What to work on: Select every line containing the word "bending" from the material, and copy those lines.

---------- Material

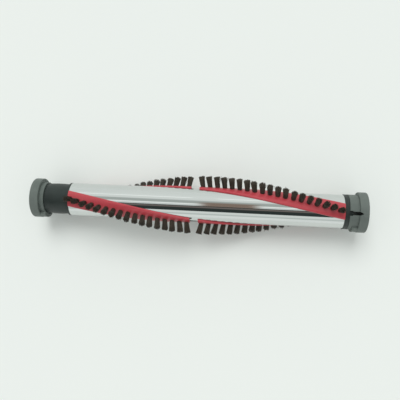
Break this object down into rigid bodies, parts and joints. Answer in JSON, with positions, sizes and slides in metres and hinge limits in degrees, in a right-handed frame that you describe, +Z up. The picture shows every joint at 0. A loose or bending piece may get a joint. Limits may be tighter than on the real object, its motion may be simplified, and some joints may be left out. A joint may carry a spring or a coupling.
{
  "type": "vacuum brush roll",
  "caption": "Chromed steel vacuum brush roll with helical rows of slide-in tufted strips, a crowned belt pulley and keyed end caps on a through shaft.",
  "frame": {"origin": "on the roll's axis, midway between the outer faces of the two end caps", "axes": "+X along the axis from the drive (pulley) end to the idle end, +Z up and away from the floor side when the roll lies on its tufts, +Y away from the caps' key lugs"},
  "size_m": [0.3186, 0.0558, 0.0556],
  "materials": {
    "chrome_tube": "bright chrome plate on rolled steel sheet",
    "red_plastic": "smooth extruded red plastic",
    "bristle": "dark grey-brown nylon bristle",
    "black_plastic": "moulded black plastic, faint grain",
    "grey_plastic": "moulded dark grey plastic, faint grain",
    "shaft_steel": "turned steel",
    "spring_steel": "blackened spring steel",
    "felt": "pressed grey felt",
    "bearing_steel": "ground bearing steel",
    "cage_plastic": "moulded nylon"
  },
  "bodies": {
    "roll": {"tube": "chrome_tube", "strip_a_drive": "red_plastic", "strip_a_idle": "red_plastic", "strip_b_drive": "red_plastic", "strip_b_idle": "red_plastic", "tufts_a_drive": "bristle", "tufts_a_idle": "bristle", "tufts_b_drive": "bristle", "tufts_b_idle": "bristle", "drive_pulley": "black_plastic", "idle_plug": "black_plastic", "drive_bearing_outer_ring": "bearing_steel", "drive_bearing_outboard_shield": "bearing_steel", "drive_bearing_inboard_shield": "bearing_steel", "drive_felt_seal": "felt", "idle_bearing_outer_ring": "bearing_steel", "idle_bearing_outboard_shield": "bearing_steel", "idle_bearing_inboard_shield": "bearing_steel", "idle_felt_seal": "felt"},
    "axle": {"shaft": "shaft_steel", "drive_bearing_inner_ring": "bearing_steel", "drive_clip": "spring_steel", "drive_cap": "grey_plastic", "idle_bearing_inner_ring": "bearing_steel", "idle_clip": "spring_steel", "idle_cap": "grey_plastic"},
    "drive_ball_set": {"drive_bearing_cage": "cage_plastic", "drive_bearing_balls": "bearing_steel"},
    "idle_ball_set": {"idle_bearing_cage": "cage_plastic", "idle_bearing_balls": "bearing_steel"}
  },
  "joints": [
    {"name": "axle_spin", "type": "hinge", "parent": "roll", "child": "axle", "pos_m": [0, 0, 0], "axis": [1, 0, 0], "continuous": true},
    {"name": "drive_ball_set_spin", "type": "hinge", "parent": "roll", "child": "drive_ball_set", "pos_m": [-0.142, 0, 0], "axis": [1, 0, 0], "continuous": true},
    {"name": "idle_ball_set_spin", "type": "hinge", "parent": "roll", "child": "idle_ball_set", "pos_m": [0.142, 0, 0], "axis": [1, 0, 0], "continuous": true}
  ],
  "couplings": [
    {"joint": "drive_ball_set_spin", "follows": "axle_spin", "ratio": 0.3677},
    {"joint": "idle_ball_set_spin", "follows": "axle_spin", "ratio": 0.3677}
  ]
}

--------------------
---------- Material

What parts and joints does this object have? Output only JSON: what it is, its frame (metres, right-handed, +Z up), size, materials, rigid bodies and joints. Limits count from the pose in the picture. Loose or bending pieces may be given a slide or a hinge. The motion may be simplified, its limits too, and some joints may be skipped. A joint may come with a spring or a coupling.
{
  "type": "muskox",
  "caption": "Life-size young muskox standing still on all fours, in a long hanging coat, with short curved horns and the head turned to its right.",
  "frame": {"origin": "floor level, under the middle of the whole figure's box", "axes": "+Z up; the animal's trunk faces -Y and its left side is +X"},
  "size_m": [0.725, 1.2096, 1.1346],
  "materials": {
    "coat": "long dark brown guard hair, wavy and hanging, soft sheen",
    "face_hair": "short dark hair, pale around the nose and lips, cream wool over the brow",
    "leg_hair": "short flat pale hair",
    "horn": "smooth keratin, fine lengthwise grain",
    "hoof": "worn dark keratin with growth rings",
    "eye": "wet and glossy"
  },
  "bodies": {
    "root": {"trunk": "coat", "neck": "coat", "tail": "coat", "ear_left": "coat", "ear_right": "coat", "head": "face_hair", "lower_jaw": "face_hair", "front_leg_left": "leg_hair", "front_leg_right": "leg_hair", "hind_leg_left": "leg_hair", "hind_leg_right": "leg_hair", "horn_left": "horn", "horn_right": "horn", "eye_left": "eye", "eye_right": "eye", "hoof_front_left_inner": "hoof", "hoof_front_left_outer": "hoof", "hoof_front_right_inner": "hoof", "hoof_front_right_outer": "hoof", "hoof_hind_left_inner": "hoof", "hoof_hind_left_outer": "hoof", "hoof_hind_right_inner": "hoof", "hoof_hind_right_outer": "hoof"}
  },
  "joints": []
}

--------------------

Exercise response:
Break this object down into rigid bodies, parts and joints. Answer in JSON, with positions, sizes and slides in metres and hinge limits in degrees, in a right-handed frame that you describe, +Z up. The picture shows every joint at 0. A loose or bending piece may get a joint. Limits may be tighter than on the real object, its motion may be simplified, and some joints may be left out. A joint may carry a spring or a coupling.
What parts and joints does this object have? Output only JSON: what it is, its frame (metres, right-handed, +Z up), size, materials, rigid bodies and joints. Limits count from the pose in the picture. Loose or bending pieces may be given a slide or a hinge. The motion may be simplified, its limits too, and some joints may be skipped. A joint may come with a spring or a coupling.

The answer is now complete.